The win was a first Grade I triumph for both Vexatious and trainer Jack Sisterson, who also picked up his first career win at Saratoga in the Personal Ensign. Vexatious earned an automatic entry to the GI Breeders’ Cup Distaff Nov. 7 at Keeneland, where Sisterson is primarily based.
In the nine-furlong GI Whitney S., the 3-1 Improbable (City Zip), who has a history of getting hot and bothered in the starting gate, held up the start. The Bob Baffert trainee eventually settled down, but the delay might have contributed to the unraveling of even-money favorite Tom’s d’Etat (Smart Strike), who missed the break and came out four lengths behind the field.
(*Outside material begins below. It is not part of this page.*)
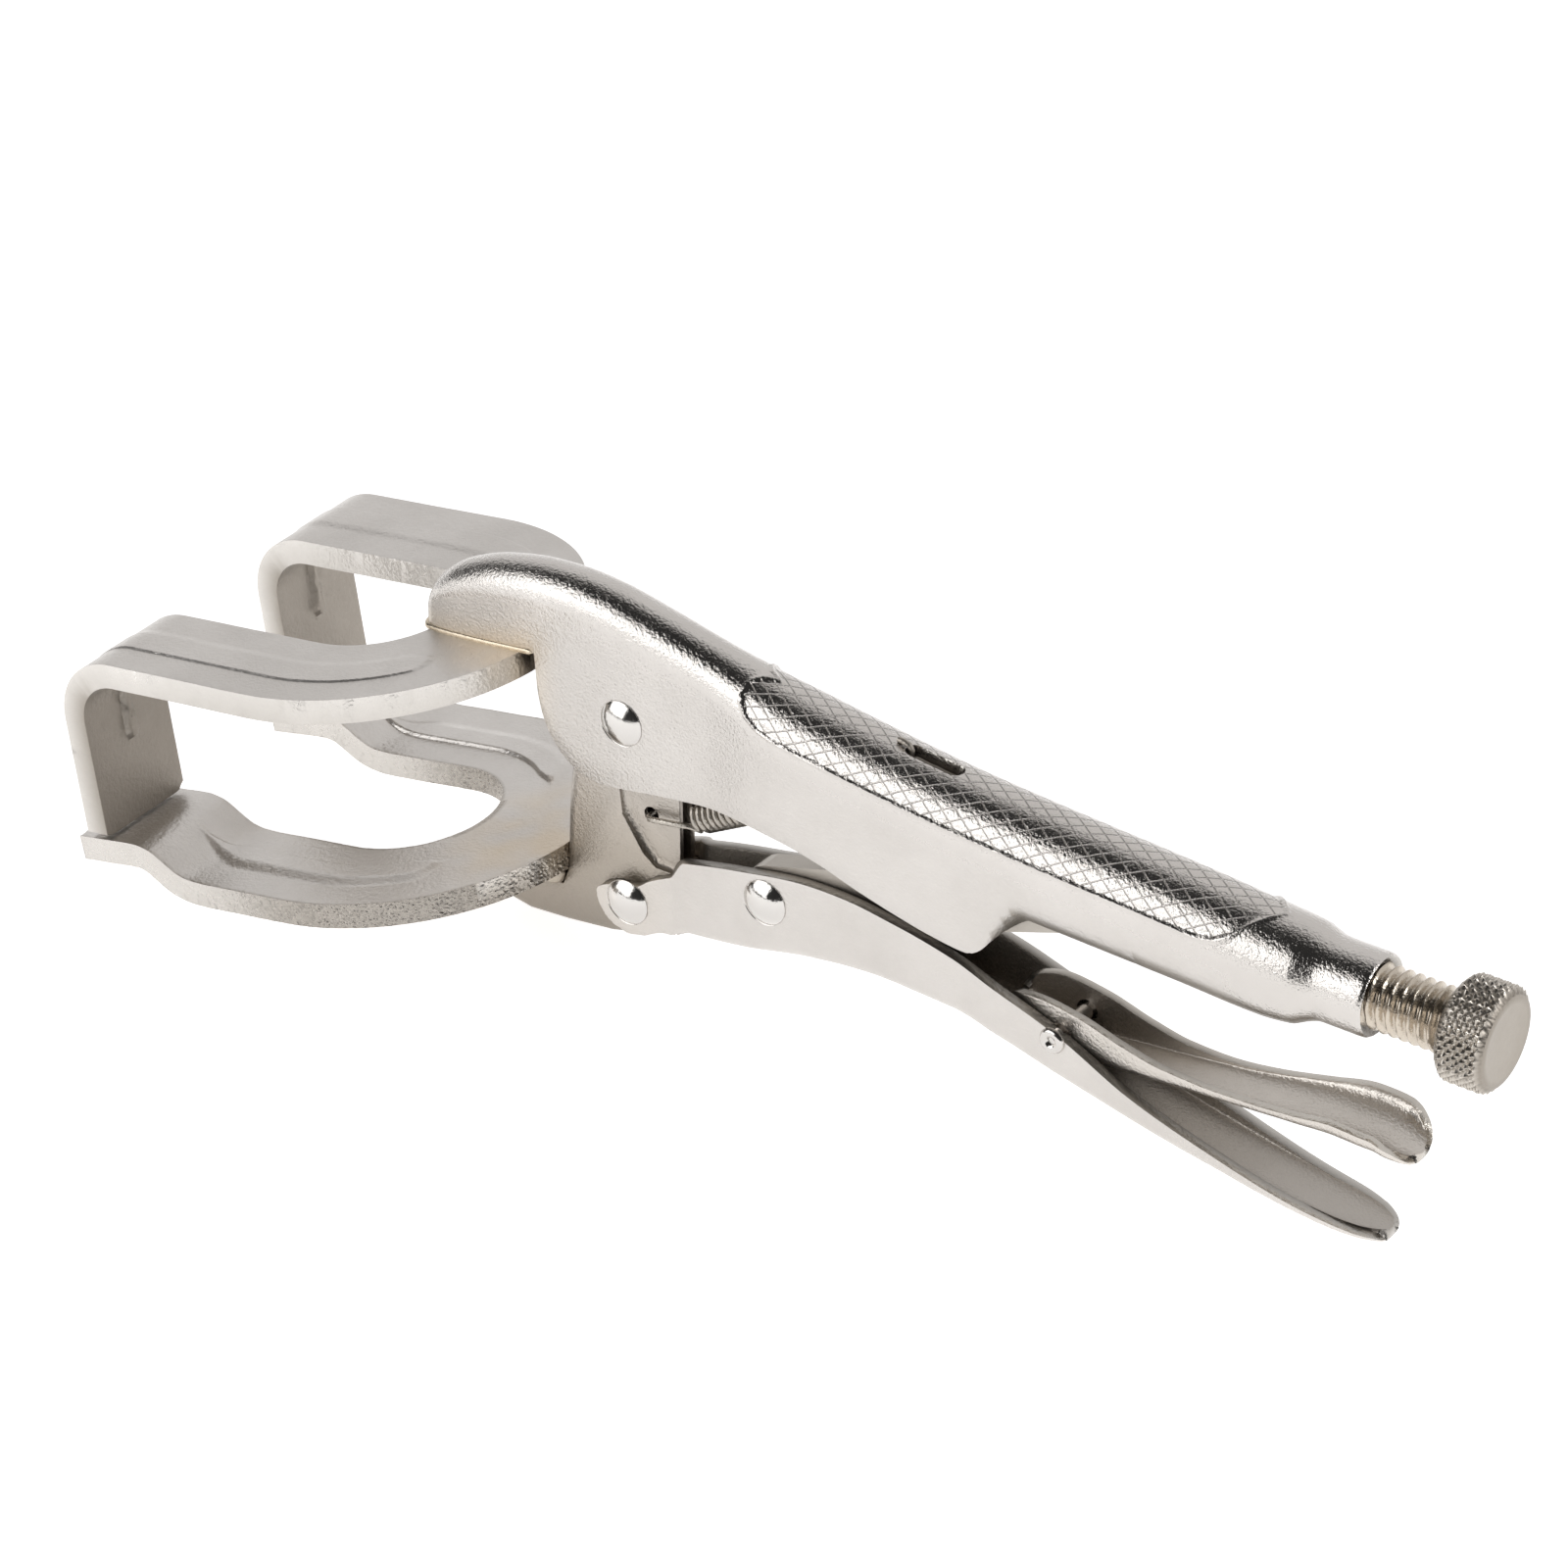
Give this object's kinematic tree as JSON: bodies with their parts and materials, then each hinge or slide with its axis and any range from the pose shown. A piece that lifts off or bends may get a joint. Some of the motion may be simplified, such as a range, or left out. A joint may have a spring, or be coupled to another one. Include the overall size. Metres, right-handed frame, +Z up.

This altered the pace complexion of the Whitney, leaving 29-1 long shot Mr. Buff (Friend or Foe) sailing solo on the lead through soft splits with Improbable tracking in second and Tom’s d’Etat relegated to the back of the pack.
Improbable, on his way to a 106 Beyer Speed Figure, swatted away Mr. Buff at will on the far turn, opening up by two lengths in the stretch under steady urging. By My Standards (Goldencents) picked up the pieces in second. Tom’s d’Etat checked in third, ending his four-race winning streak, but with an asterisk attached because of his trip woes.
The 7-1 upset by Echo Town (Speightstown) in the seven-furlong GI H. Allen Jerkens S. Presented by Runhappy didn’t at all seem fluky despite another favorite–the 2-1 No Parole (Violence)–faltering. The Jerkens was a deep 11-horse affair, and Echo Town broke with alacrity and was initially within three lengths of a hotly contested lead. But he settled nicely at the tail of the main flight on the inside, then edged outward for clear passage, commencing a rally a half-mile out that quickly picked off most of the pack.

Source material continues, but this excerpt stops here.